Redesigning a more reliable service is only part of what we know we need to do. We also need to build some bridges and regain your trust as valued customers. In order to do this, we got approval from our contract managers at the DfT to apply a season ticket discount against the national fares increase in January 2020. As we don’t independently set regulated fares, this had to be negotiated and agreed as a variation. For those commuters who don’t buy season tickets, we are accelerating the launch of flexible carnet ticket, essentially a “10 journey ticket” where you pay a reduced rate for 10 return journeys but don’t necessarily need to travel on consecutive days, like a traditional season ticket. This will be launched on our new smart card when the new readers come on-line over the coming weeks. Following this, we are still negotiating with the DfT a further package of compensation for even more of our customer groups, we’ll hopefully be able to release more info early soon, although this may depend on how long the delayed delivery of our additional trains takes as to the scale of what we can agree with other operators and the DfT.

The station doors were first reported as faulty approx in late September, as we are the station operator our property team were dispatched to investigate. The fault was found to be a life expired part which is no longer available. As the issue can’t be fixed and a new set of doors will be required, we then reported the issue to Network Rail, as they are our landlord and as such as are responsible for replacing assets like this. The NR property team have confirmed that a new set of doors is required and have informed us that they have been ordered. As the fitting will require blocking access to the station for a certain amount of time, we will work with them to make sure that access to trains and station facilities are not impeded for any longer than absolutely necessary, which may mean doing the work overnight. While this is being planned and agreed by all parties, we don’t have an exact date for works on site, but we are hoping for a solution by early in the spring.
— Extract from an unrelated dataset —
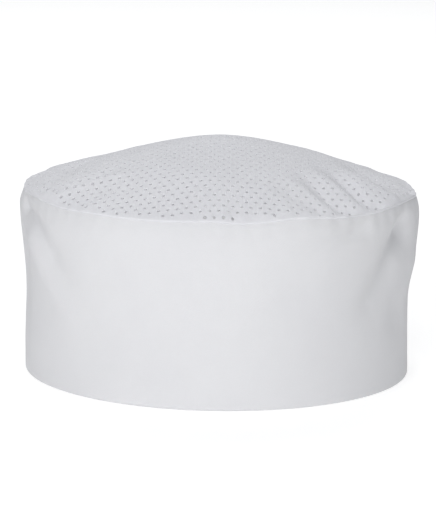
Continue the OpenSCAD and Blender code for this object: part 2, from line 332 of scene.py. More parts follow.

These trains were planned as 8 carriage services in our December timetable, but unfortunately, when in late November we were told that we would not receive the additional Class 350 trains from Transpennine once again, we had to identify train diagrams to be short formed in the short term. The physical trains which operate these three services are part of the same diagram each day (a diagram is basically a train’s roster for the day). This diagram was identified as being a “least worst” short term option as it only affected 3 peak services, that is not to say that we don’t recognise just how busy those 3 services are. From Monday 27th January, these will be strengthened again as we have worked over Christmas to re-plan maintenance schedules and bring in 4 of the additional 10 trains. They will then have the stops at Bushey & Harrow reinstated. We know the first few weeks of commuting on these trains in 2020 has been a bad experience, rest assured that these specific services are now on the agenda for our board meetings to ensure a resolution is found.